Monastery information
- Other names: Fearna-nor-Maedhog; Ferna-; Fernes, Fernis; St Mary’s Abbey; Saint Aidan's Monastery
- Order: Augustinian
- Established: c.1160
- Disestablished: 7 April 1539

People
- Founder: Diarmait Mac Murchada

= Ferns Abbey =

Ruined Augustinian abbey in Wexford, Ireland

Ferns Abbey (Mainistir Aodháin) is a ruined Augustinian abbey in Ferns, County Wexford, Ireland. Likely built on the site of an early Christian monastic site founded by Máedóc of Ferns, the standing remains were built by Diarmait Mac Murchada c.1160. The abbey was suppressed on 7 April 1539.

The abbey was claustral in layout, and features an unusual tower that is half square, half round. Partially rebuilt in 1846, many original architectural elements were damaged at this time.

== History ==
The abbey is built on the site of previous ecclesiastical foundations. The site was originally home to an oratory dedicated to Máedóc of Ferns. Diarmait Mac Murchada constructed two abbeys on the site. The first was built sometime prior to 1160, was dedicated to Máedóc (also known as Saint Aidan), and was named Saint Aidan's Monastery. This monastery was burnt down in 1154 and was rebuilt to create the final structure on the site.

A charter for the construction of the final abbey was granted to Diarmait Mac Murchada by the Augustinians between 1160 and 1162.

The abbey was suppressed on 7 April 1539.

== Architecture ==
The abbey was built in the Romanesque architectural style. Today, only a tower, a stretch of wall, and a small, ruined chamber survive. Excavations of the church carried out in 1910 revealed the foundations of several other elements of the abbey. The abbey was partially re-built by the owners in 1846, during which many of the original architectural details were damaged.

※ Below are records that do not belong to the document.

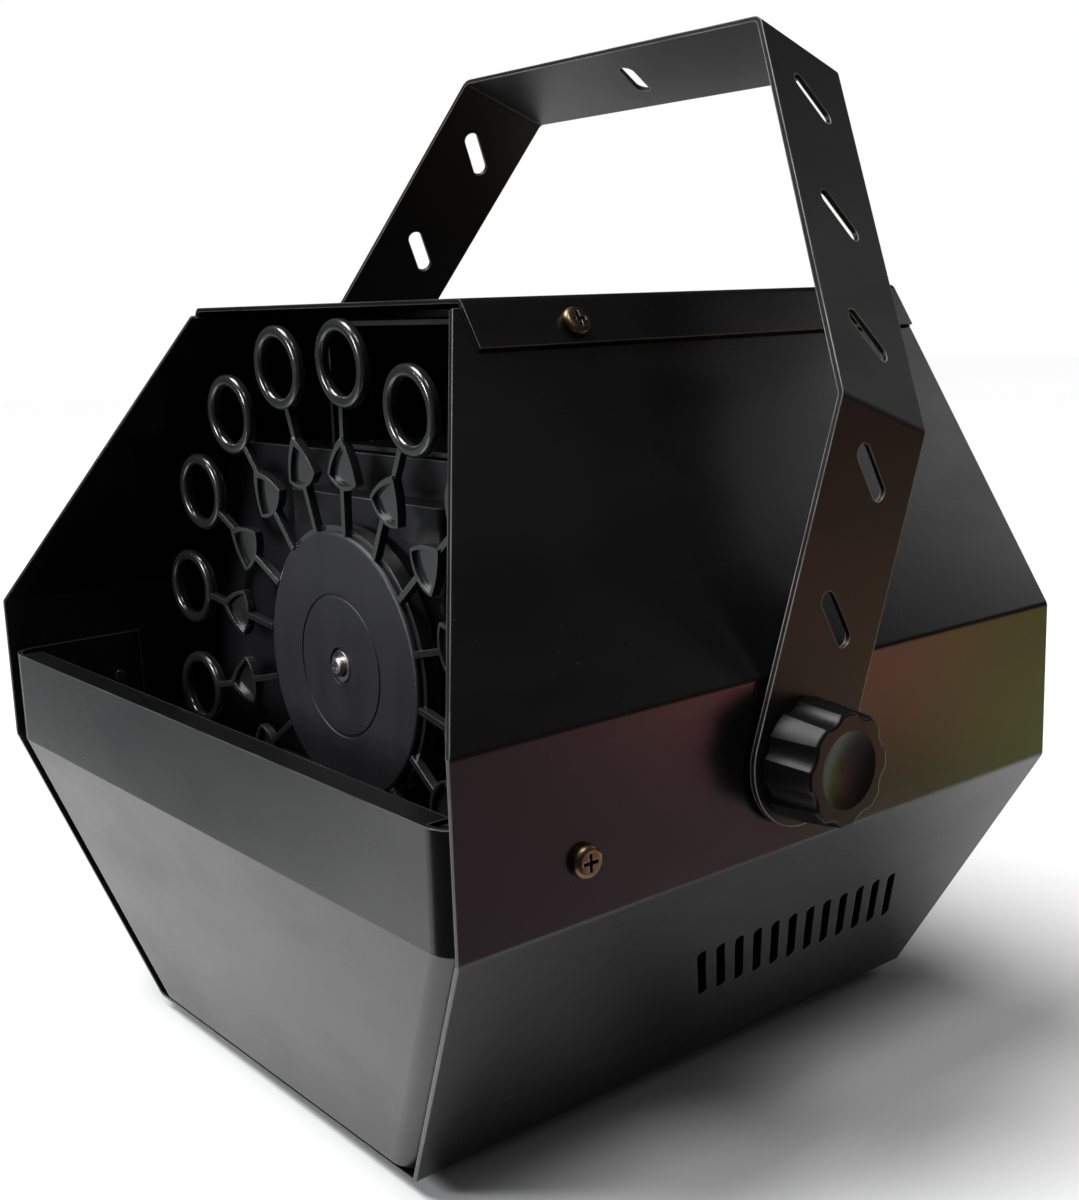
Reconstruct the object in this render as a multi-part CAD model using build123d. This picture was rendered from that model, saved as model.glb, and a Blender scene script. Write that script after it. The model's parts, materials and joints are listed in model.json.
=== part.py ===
from build123d import *
import os
from math import atan2, cos, degrees, hypot, radians, sin, tan

os.makedirs("parts", exist_ok=True)

# ---------------------------------------------------------------------------
# Driving dimensions, in millimetres.  While a piece is built, X is measured
# from the middle, Y from the front of the case and Z from the case's
# underside; export_node then moves it into the row frame.
# ---------------------------------------------------------------------------
SHEET = 1.2                 # case sheet thickness
LAP = 0.05                  # clear gap between two lapped sheets
BELT_HALF = 125.0           # half width at the vertical middle band
BELT_LOW = 82.4             # height where the lower slopes end
BELT_HIGH = 127.7           # height where the upper slopes start
BOTTOM_HALF = 72.75         # half width of the underside
WRAP_TOP_HALF = 68.5        # half width at the upper end of the folded side sheet
WRAP_TOP = 217.4            # height of that upper end
CASE_HEIGHT = 219.7
CASE_DEPTH = 213.4
FRONT_LOW_Y = 20.0          # how far the front slants back at the underside
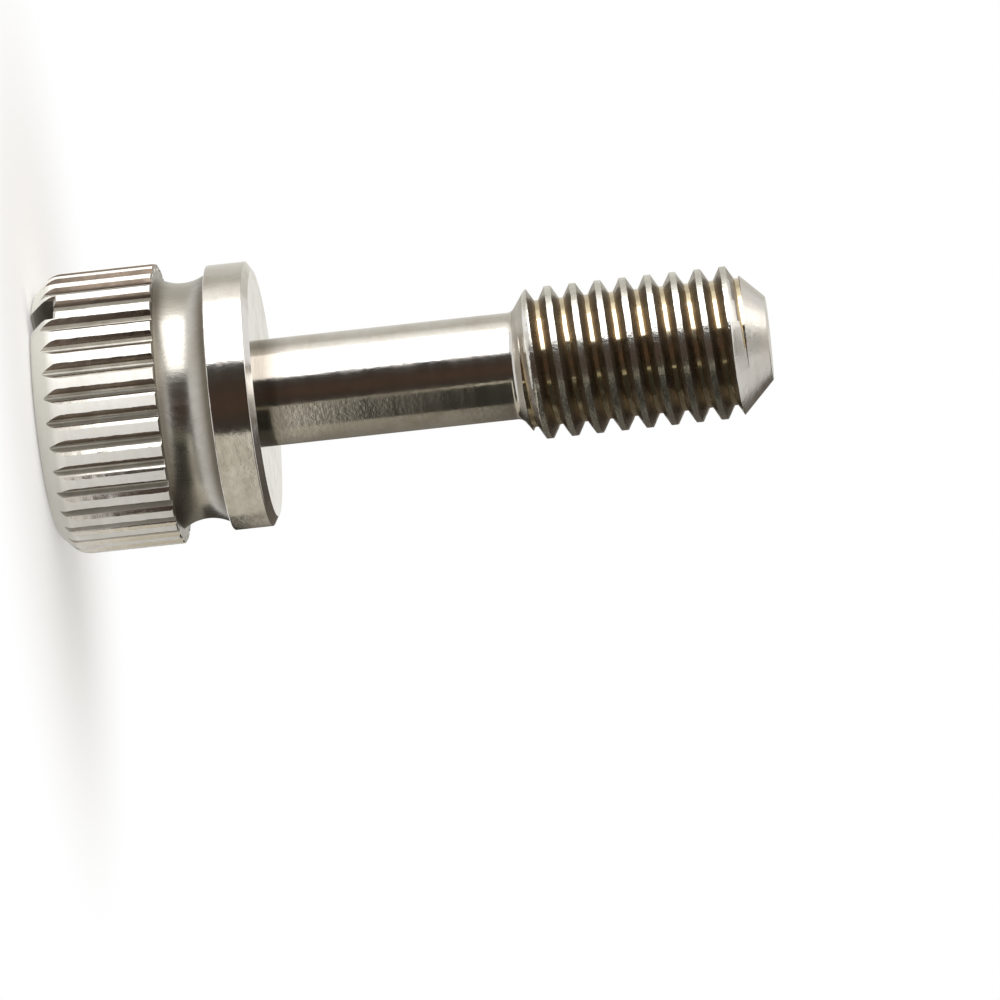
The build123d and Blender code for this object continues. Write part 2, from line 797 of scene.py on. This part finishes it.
@dataclass
class Knurl:
    """Straight V grooves round the barrel, one of them on the slot's line. Millimetres."""

    teeth: int = 34
    depth: float = 0.24
    root_width: float = 0.05
    lip_depth: float = 0.07
    flank_slope: float = 0.706
    lip_slope: float = 1.714
    reach: float = 4.775
    overrun: float = 0.05
    stretch: float = 1.1
    tear: Tear = Tear(fineness=1.9, detail=4.0, roughness=0.7)

    def cut(
        self, mesh: bpy.types.Mesh, blank: TurnedBlank, steel: bpy.types.Material
    ) -> bpy.types.Mesh:
        """Cuts the grooves.

        Args:
            mesh: the blank's mesh.
            blank: the blank's sizes.
            steel: the material that the tree leaves on it.

        Returns:
            The cut mesh.
        """
        tree = CutTree("knurl")
        teeth = tree.size("Teeth", self.teeth, whole=True)
        surface = tree.size("Barrel Radius", blank.head_radius)
        depth = tree.size("Groove Depth", self.depth)
        root = tree.size("Root Width", self.root_width)
        lip = tree.size("Lip Depth", self.lip_depth)
        slope = tree.size("Flank Slope", self.flank_slope)
        lip_slope = tree.size("Lip Slope", self.lip_slope)
        reach = tree.size("Reach", self.reach)
        over = tree.size("Overrun", self.overrun)
        ragged = tree.size("Raggedness", self.tear.amount)
        x, y, z = tree.spots()
        rise = tree.times(tree.plus(depth, over), tree.plus(x, 0.5))
        radius = tree.plus(tree.minus(surface, depth), rise)
        knee = tree.minus(depth, lip)
        low = tree.times(tree.math("MINIMUM", rise, knee), slope)
        high = tree.times(tree.math("MAXIMUM", tree.minus(rise, knee), 0.0), lip_slope)
        opening = tree.plus(root, tree.times(tree.plus(low, high), 2.0))
        height = tree.minus(tree.times(tree.plus(reach, over), tree.plus(z, 0.5)), over)
        where = tree.vector(radius, tree.times(y, opening), height)
        tool = tree.moved(tree.bar(columns=7, rows=2, levels=72), "Position", where)
        number = tree.add("GeometryNodeInputIndex").outputs[0]
        turn = tree.math("DIVIDE", tree.times(number, 2 * math.pi), teeth)
        line = {"Count": teeth, "Offset": (0.0, 0.0, 0.0)}
        starts = tree.add("GeometryNodeMeshLine", line, mode="OFFSET").outputs[0]
        ring = tree.add(
            "GeometryNodeInstanceOnPoints",
            {"Points": starts, "Instance": tool, "Rotation": tree.vector(z=turn)},
        )
        tools = tree.add("GeometryNodeRealizeInstances", {"Geometry": ring.outputs[0]})
        shift = self.unrest(tree, ragged, tree.minus(surface, lip), surface)
        torn = tree.moved(tools.outputs[0], "Offset", shift)
        tree.close(tree.cut(tree.blank, torn), steel)
        return tree.apply(mesh)

    def unrest(self, tree: CutTree, amount: Socket, start: Socket, full: Socket) -> Socket:
        """Adds the small shift of the tools' walls near their mouths.

        It leaves the lands' edges ragged and the grooves straight at the root.

        Args:
            tree: the tree that the nodes go into.
            amount: how far a wall moves.
            start: the radius where the movement starts.
            full: the radius where it is full.

        Returns:
            The shift of each point.
        """
        spot = tree.spot()
        stretched = tree.vectors("MULTIPLY", spot, (1.0, 1.0, self.stretch)).outputs[0]
        unrest = tree.unrest(stretched, self.tear)
        level = tree.vectors("MULTIPLY", unrest, (1.0, 1.0, 0.0)).outputs[0]
        out = tree.vectors("MULTIPLY", spot, (1.0, 1.0, 0.0)).outputs[0]
        radius = tree.vectors("LENGTH", out).outputs["Value"]
        share = tree.add(
            "ShaderNodeMapRange", {"Value": radius, "From Min": start, "From Max": full}
        )
        force = tree.times(tree.times(amount, self.tear.force), share.outputs["Result"])
        return tree.scaled(level, force)


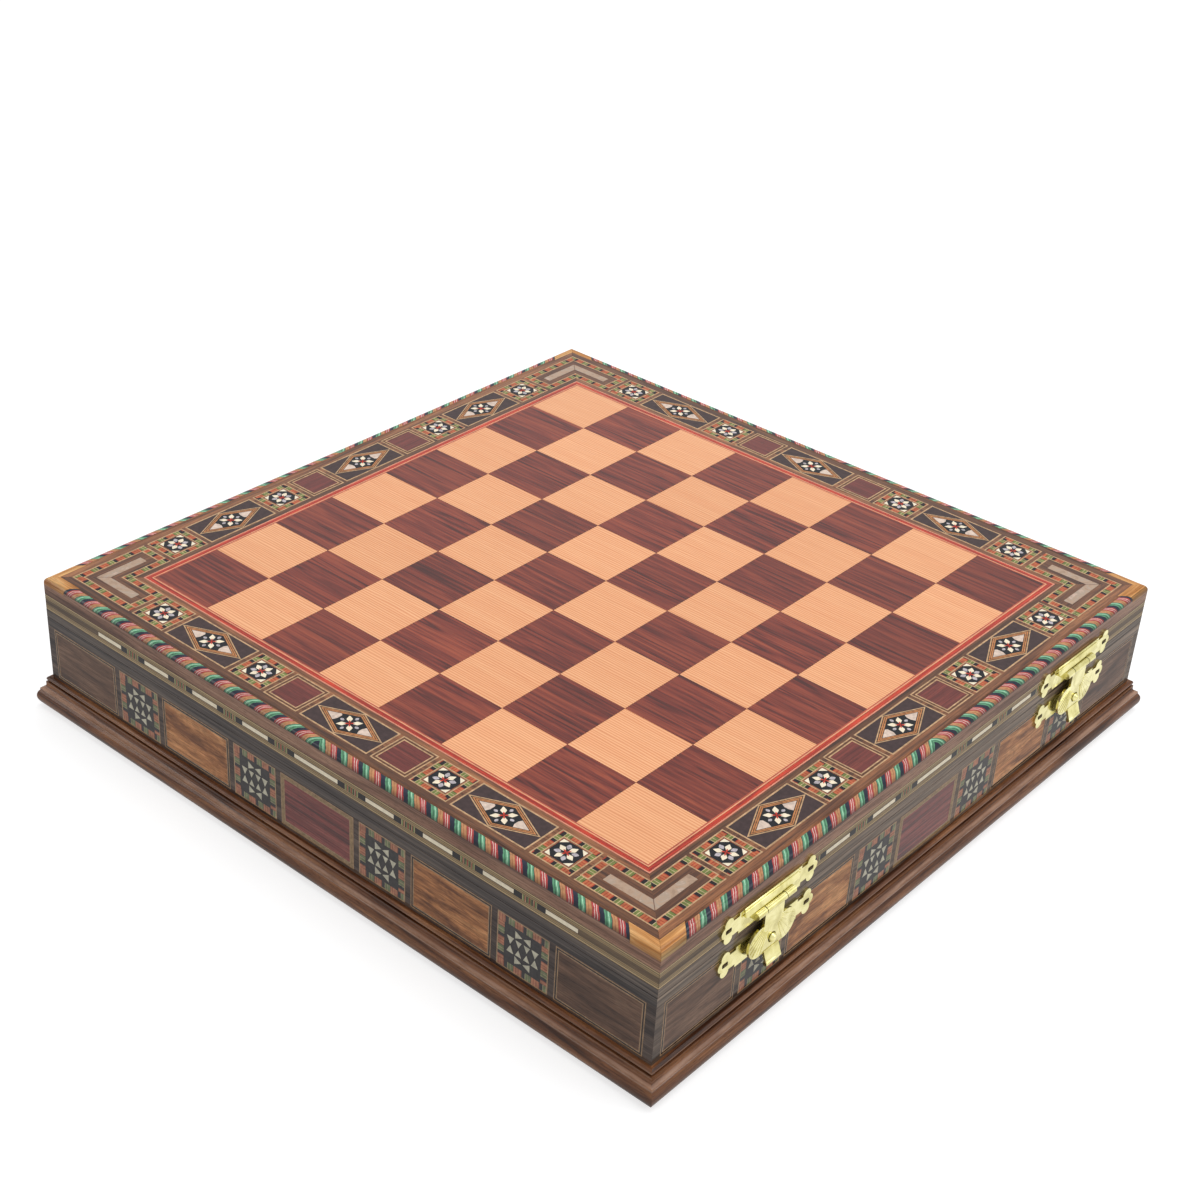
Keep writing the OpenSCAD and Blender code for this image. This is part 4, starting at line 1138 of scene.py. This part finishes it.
def apron():
    """The sheet of the upper plate, folded down over its top edge and out over the barrel."""
    size = (APRON_LENGTH * MM, (APRON_HIGH - APRON_LOW) * MM, APRON_THICK * MM)
    piece = formed("apron", bpy.ops.mesh.primitive_cube_add, size, (0, 0, size[2] / 2), size=1)
    use(piece, CLASP_BRASS)
    for corner in piece.data.vertices:
        if corner.co.y > 0 and corner.co.z > 0.5 * APRON_THICK * MM:
            corner.co.z -= APRON_FALL * MM
    with opened(piece):
        bpy.ops.mesh.bevel(offset=0.22 * MM, segments=3)
    bpy.ops.object.shade_smooth_by_angle(angle=radians(40))
    return piece


def ray_places(side):
    """Rays from the neck to the rim of both lobes of one tongue, as places for a rod 1 mm long."""
    spots = []
    for lobe in (-1, 1):
        for angle in RAY_ANGLES:
            rim = Vector((cos(radians(angle)), sin(radians(angle)))) * RAY_REACH
            end = Vector((LOBE_ACROSS, LOBE_HEIGHT)) + rim
            start = Vector(RAY_FROM).lerp(end, RAY_START)
            ray, middle = end - start, (start + end) / 2
            spots.append(on_front(side, lobe * middle.x, middle.y, TONGUE_FACE)
                         @ Matrix.Rotation(lobe * ray.angle_signed(Vector((1, 0))), 4, "Z")
                         @ Matrix.Scale(ray.length, 4, (1, 0, 0)))
    return spots


def keeper_ball():
    """A ball drawn in to a neck where it leaves the plate."""
    piece = use(formed("keeper_ball", bpy.ops.mesh.primitive_uv_sphere_add, segments=24, ring_count=14,
                       radius=BALL_R * MM), CLASP_BRASS)
    for corner in piece.data.vertices:
        if corner.co.z < -NECK_BELOW * BALL_R * MM:
            corner.co.xy *= BALL_NECK
    bpy.ops.object.shade_smooth()
    return piece


def on_both(height, off):
    return [on_front(side, 0, height, off) for side in (-1, 1)]


laid("folded_edges", "lid", "brass",
     (apron(), on_both((APRON_LOW + APRON_HIGH) / 2, PLATE_FACE)),
     (rod("folded_edge", APRON_LENGTH, ROLL_R, 0.15), on_both(ROLL_HEIGHT, PLATE_FACE)))
laid("keeper_balls", "base", "brass", (keeper_ball(), on_both(BALL_HEIGHT, BALL_OFF)))
for side, side_name in ((-1, "left"), (1, "right")):
    laid(f"{side_name}_tongue_embossing", f"{side_name}_tongue", "brass",
         (rod("ray", 1.0, 0.2, 0.05), ray_places(side)),
         (rod("lip_roll", LIP_WIDTH, LIP_ROLL_R, 0.25), [on_front(side, 0, LIP_END_HEIGHT, LIP_END_OFF)]))
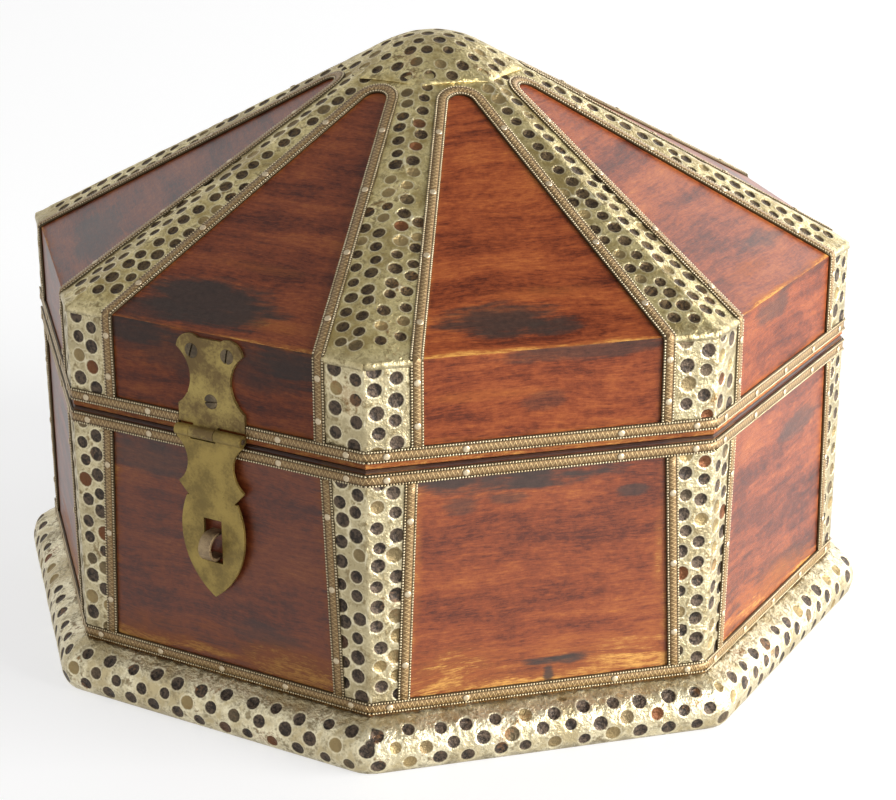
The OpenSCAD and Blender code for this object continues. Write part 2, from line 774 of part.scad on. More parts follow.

The abbey was claustral in layout and featured a cloister garth measuring 72 ft by 65.83 ft. The nave of the church narrowed slightly from west to east, a feature found in several early churches in Ireland, and regarded as a mark of architectural refinement. The church featured a chancel, sacristy, and a priest's chambers; the chancel and the priest's chambers featured stone vaulted ceilings.

The abbey's tower is considered unusual as it is square at the base but changes to a round tower. The square portion is 26.83 ft tall, while the round portion is 30.5 ft tall, for a total height of 57.3 ft. This is considered illustrative of the transition which was taking place from the "detached" round tower, to the "attached" square tower.